Design Verification Testing
Design verification testing is the process
of ensuring that a product matches a commercial need, can be
produced at a reasonable cost, is reliable in operation and is
consistent with the strategic goals of the company. There is
a lot in this statement that is unsaid, specifically, design
verification testing is not the process of ensuring that
a device is the most reliable or least expensive
or perfect match for the consumer needs. These three areas
must be tempered with the strategic goals of the company. For
example, there is a place in the market for the most reliable
automobile, but the most reliable product may not be the least
expensive to produce.
The foundation of reliable and successful
products is the strategic plan for the company. If a company
or division of a larger company does not have a mission and a
plan to accomplish that mission it is very unlikely that anything
produced by the company will be a success. Developing missions
and business plans are beyond the scope of this paper. It should
be recognized, however, that before beginning any project everyone
involved must be familiar with the company mission and their
part in the plan to accomplish that mission.
The process of Design Verification Testing
comprises the activities that take place in the boxes labeled
"Product Concept", "Commercial Specification",
and "Detailed Design" in Figure 1. A detailed look
at these three activities and how they interrelate is shown in
Figure 2 below.
Figure 2: Design Verification Testing Process
Developing a Reliable Specification
The making of a high quality product begins
with a high quality design. A solid design does not begin with
an engineer, it begins with the identification of a significant
market need and a concept of a product to meet that need.

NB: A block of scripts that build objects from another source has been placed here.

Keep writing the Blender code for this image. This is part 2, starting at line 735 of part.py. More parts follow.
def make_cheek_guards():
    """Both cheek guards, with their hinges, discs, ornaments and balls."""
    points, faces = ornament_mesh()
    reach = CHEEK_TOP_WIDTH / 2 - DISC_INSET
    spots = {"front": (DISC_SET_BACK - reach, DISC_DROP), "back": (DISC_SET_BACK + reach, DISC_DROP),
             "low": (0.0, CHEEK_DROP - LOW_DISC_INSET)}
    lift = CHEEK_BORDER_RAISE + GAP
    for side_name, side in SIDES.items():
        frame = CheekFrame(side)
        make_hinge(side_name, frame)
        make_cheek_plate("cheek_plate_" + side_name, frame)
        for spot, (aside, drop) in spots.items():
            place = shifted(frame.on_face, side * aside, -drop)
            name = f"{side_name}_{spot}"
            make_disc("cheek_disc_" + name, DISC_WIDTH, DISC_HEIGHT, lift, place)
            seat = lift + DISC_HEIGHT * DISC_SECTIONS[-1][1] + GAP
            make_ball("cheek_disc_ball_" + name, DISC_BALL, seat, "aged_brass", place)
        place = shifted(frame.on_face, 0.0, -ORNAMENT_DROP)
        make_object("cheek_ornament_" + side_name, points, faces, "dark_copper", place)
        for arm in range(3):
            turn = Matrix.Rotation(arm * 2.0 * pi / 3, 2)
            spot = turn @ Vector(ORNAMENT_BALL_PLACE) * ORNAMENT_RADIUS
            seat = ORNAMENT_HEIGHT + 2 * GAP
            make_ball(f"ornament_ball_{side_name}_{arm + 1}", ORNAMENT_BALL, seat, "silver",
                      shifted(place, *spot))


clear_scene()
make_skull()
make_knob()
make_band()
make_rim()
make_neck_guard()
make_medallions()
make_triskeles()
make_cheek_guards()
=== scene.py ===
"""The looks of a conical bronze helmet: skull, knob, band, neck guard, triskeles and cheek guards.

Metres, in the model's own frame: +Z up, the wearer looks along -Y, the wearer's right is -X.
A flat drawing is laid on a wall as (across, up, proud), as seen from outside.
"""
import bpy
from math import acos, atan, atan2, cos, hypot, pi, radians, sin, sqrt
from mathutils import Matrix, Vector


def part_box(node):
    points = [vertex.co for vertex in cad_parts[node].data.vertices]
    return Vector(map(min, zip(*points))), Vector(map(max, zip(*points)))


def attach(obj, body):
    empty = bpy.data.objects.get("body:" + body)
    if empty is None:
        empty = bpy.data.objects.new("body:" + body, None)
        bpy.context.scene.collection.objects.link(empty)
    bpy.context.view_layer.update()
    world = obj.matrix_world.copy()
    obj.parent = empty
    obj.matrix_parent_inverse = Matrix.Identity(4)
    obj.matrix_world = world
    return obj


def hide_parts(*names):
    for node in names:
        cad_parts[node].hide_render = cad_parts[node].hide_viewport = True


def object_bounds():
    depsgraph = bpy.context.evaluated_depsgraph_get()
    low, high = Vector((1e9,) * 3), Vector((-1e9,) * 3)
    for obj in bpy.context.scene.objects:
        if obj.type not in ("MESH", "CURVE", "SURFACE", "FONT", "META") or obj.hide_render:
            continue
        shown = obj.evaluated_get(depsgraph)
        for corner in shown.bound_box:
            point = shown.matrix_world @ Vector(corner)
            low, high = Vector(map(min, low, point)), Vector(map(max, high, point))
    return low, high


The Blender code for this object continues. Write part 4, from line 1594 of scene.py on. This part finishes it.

A product concept is usually developed
by the marketing job function within a company. The form of a
product will be a white paper or other document with the scope
of describing the market need, market size, current solutions
and competing products. We will refer to this as the product
requirements document. Prior to moving on to the next stage of
development, the Commercial Specification, the product requirements
document must be validated.
There are a number of ways to validate
the product requirements for a product. Some of these include
focus groups, surveys, and interviews with potential customers.
The important issue that the product requirements must be validated
and that validation must not amount to the fox guarding the hen
house. The group responsible for developing the requirements
should include other objective parties in the evaluation process.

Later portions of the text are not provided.